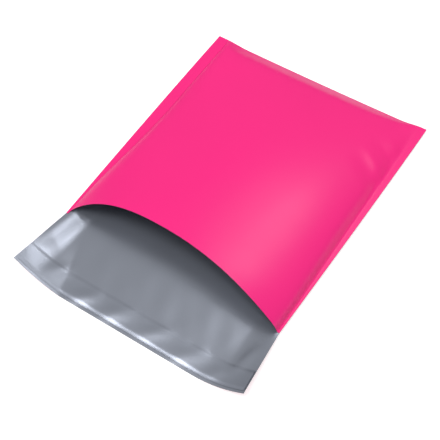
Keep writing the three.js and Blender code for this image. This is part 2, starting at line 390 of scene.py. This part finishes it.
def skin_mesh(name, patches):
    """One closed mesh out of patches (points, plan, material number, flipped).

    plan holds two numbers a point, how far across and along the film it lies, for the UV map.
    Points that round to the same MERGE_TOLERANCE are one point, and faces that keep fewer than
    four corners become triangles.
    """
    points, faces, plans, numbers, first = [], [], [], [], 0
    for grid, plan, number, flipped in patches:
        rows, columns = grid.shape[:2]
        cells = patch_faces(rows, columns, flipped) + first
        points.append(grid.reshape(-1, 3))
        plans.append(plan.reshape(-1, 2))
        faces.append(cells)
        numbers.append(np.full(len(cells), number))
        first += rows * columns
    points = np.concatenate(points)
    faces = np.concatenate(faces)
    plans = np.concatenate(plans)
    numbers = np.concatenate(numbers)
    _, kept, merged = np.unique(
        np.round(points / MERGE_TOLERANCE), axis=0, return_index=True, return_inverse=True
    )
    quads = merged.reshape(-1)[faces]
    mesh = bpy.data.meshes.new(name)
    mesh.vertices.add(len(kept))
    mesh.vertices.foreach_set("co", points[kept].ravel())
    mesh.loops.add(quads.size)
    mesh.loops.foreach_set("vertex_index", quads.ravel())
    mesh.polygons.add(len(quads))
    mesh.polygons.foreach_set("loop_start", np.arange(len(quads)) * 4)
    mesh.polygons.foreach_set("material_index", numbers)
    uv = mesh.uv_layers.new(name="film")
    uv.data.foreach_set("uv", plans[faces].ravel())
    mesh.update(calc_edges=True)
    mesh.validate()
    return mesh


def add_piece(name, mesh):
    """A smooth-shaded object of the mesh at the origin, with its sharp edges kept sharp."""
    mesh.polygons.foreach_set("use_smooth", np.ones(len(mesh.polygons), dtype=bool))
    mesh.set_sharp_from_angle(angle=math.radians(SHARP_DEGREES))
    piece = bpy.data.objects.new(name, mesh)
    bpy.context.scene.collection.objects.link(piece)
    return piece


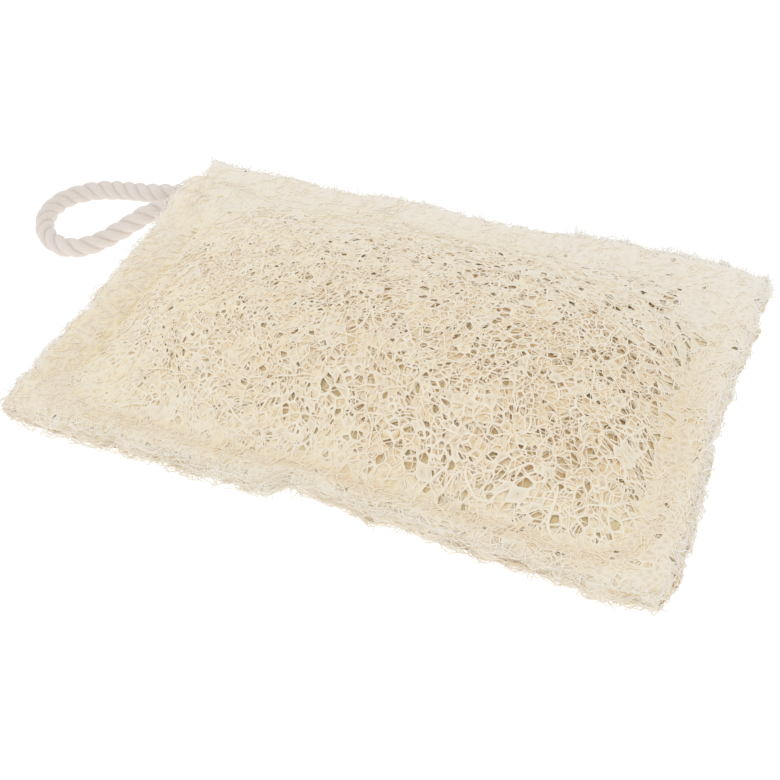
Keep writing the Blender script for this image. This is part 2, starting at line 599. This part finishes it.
------------------------
- [STATED GOAL]
Repeat the data precisely, line by line.

- [PROBLEM SOLUTION]
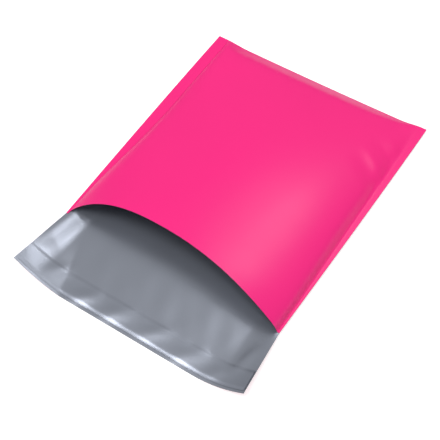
Keep writing the three.js and Blender code for this image. This is part 2, starting at line 390 of scene.py. This part finishes it.
def skin_mesh(name, patches):
    """One closed mesh out of patches (points, plan, material number, flipped).

    plan holds two numbers a point, how far across and along the film it lies, for the UV map.
    Points that round to the same MERGE_TOLERANCE are one point, and faces that keep fewer than
    four corners become triangles.
    """
    points, faces, plans, numbers, first = [], [], [], [], 0
    for grid, plan, number, flipped in patches:
        rows, columns = grid.shape[:2]
        cells = patch_faces(rows, columns, flipped) + first
        points.append(grid.reshape(-1, 3))
        plans.append(plan.reshape(-1, 2))
        faces.append(cells)
        numbers.append(np.full(len(cells), number))
        first += rows * columns
    points = np.concatenate(points)
    faces = np.concatenate(faces)
    plans = np.concatenate(plans)
    numbers = np.concatenate(numbers)
    _, kept, merged = np.unique(
        np.round(points / MERGE_TOLERANCE), axis=0, return_index=True, return_inverse=True
    )
    quads = merged.reshape(-1)[faces]
    mesh = bpy.data.meshes.new(name)
    mesh.vertices.add(len(kept))
    mesh.vertices.foreach_set("co", points[kept].ravel())
    mesh.loops.add(quads.size)
    mesh.loops.foreach_set("vertex_index", quads.ravel())
    mesh.polygons.add(len(quads))
    mesh.polygons.foreach_set("loop_start", np.arange(len(quads)) * 4)
    mesh.polygons.foreach_set("material_index", numbers)
    uv = mesh.uv_layers.new(name="film")
    uv.data.foreach_set("uv", plans[faces].ravel())
    mesh.update(calc_edges=True)
    mesh.validate()
    return mesh


def add_piece(name, mesh):
    """A smooth-shaded object of the mesh at the origin, with its sharp edges kept sharp."""
    mesh.polygons.foreach_set("use_smooth", np.ones(len(mesh.polygons), dtype=bool))
    mesh.set_sharp_from_angle(angle=math.radians(SHARP_DEGREES))
    piece = bpy.data.objects.new(name, mesh)
    bpy.context.scene.collection.objects.link(piece)
    return piece


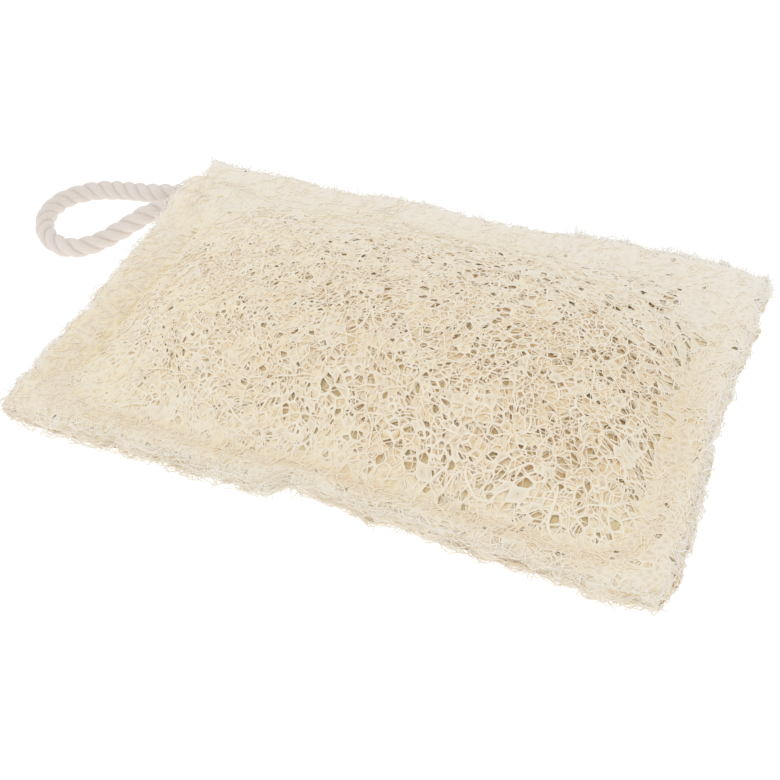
Keep writing the Blender script for this image. This is part 2, starting at line 599. This part finishes it.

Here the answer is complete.